My question involves landlord-tenant law in the State of: California
I'm currently fighting with an apartment management office that has consistently screwed me over the whole time I'd lived there, finally escaped after 2 years in a lease, fulfilled all obligations of the lease, and was sent a bill instead of a refund check...
It was only when I watched the computer screen as the office employee was going over my account, that found out that it was "last month's rent" that I paid instead of a "deposit". I was pretty sure I was going to receive a refund of some kind since I overpaid, but it wasn't until I saw the two checks posted to my account at move-in, followed by the constant negative balance (owed to me) throughout several months, that I knew it for certain. Funny thing is, on the screen, there were a slew of account discrepancies posted then retracted, and during that period, my account balance flipped back around to 0 on its own! The employee blindly fiddled on past that, not even noticing it until I pointed it out.
I asked that she print out a copy of it for me as I believe I'm entitled to see my own account history - and she ignored me... then I asked again, and got ignored again... I asked a third time, and she finally, silently, mashed the print button. However, she didn't hand it to me, it just laid on the printer. She says she needs to have someone else take a look at it, and goes in a back room with the printout. The financial manager comes out and tells me she'll need to re-open and review my account. I ask if I could get a printout and she gives me the same "need to re-open" thing, to which I point out the printout that was just made... again, same story. "Come back tomorrow" - it was closing time, after all. I politely leave and then realize... OH GOD. Without a hard copy of what they messed-up on, they're probably going to pull some shady crap with editing the ledger or something dirt-low illegal after seeing where they went wrong...
I went back the next day mid-day with plenty of time for them to review where they went wrong. Again, the same "Hi, how can I get away with providing the least amount of service to get you away from my desk?" employee at the desk, and she automatically knew who and why - she said it'd just be a minute. She came back out and said they needed more time to look over it, but that I wasn't likely to be getting a refund.
Again, she flat-out refused to print a copy of the ledger for me after being asked directly to print a copy. "No, I won't print a copy."

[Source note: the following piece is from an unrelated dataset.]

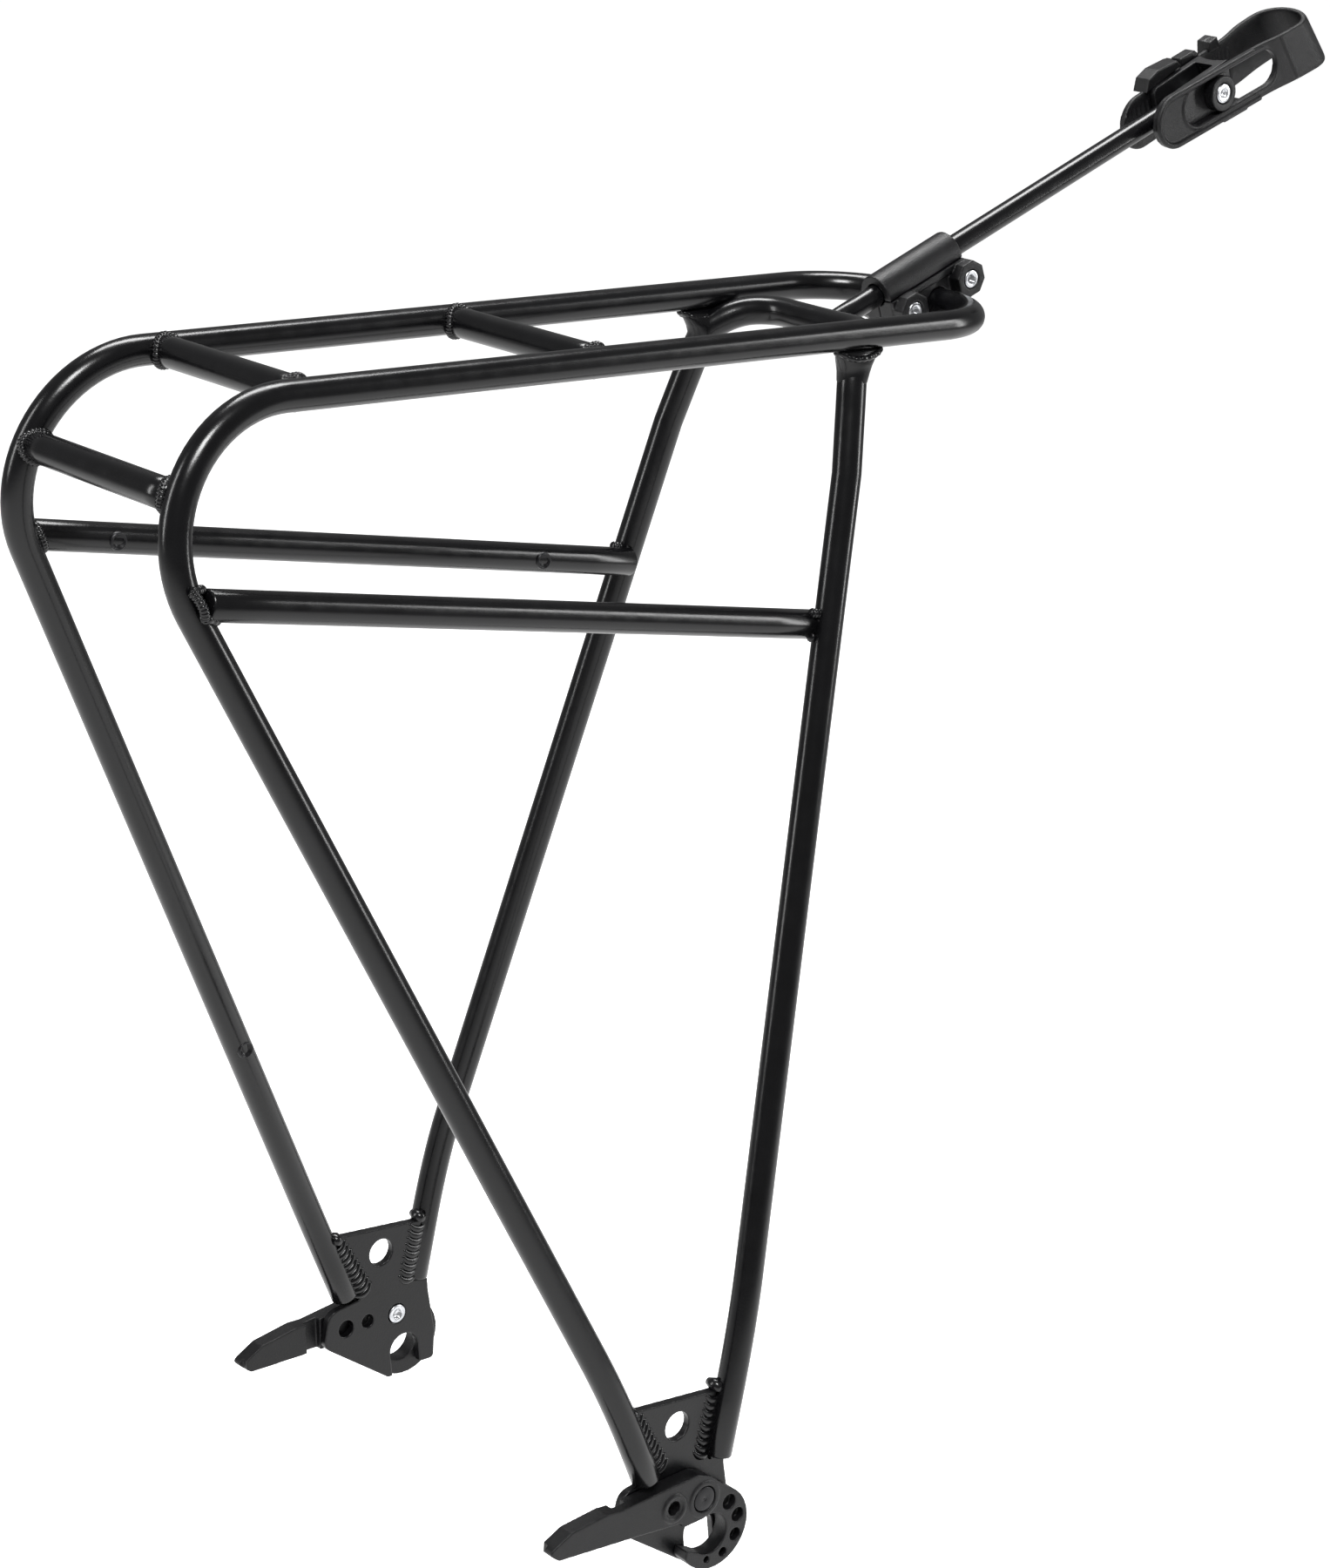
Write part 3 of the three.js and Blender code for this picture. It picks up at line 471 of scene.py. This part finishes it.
def nearest(path, point):
    """The point of a path nearest to another point, and the path's direction there."""
    best = min(range(1, len(path) - 1), key=lambda i: (path[i] - point).length)
    here = min((-1, 0), key=lambda k: segment_gap(path[best + k], path[best + k + 1], point))
    a, b = path[best + here], path[best + here + 1]
    along = (b - a).normalized()
    return a + along * max(0.0, min((b - a).length, (point - a).dot(along))), along


def segment_gap(a, b, point):
    along = (b - a).normalized()
    foot = a + along * max(0.0, min((b - a).length, (point - a).dot(along)))
    return (foot - point).length


WELD_SINK = 0.6  # a bead's middle lies this far inside the tube's skin, and this far off the other tube's


def ring_weld(start, toward, path, size=1.7):
    """A rippled bead all round a tube's end, where it meets the tube on the given path."""
    centre, along = nearest(path, toward)
    direction = (toward - start).normalized()
    line = around_tube(start, direction, TUBE_R - WELD_SINK, centre, along, TUBE_R + WELD_SINK)
    return sweep(line, bead_radii(len(line), 5, size), 10, closed=True)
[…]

What kind of company can operate in refusal to print a customer's account activity? Is that legal? That's my question of the day. Secondary question I'd like to know is, obviously it wasn't a "deposit". But charges on a no-deposit account are applied to the "account", as the same is done with excess payments, right? Say, I overpaid by $25, it'll sit on my account until I move-out, then I get a refund? Because in my case, I overpaid by a full month's rent, and accounting errors caused that balance to be nullified out of existence. If the accounting errors are corrected, I should get a refund (after they "pay" their charges, like for carpet damage on a carpet that was past its legal replacement age anyway), right?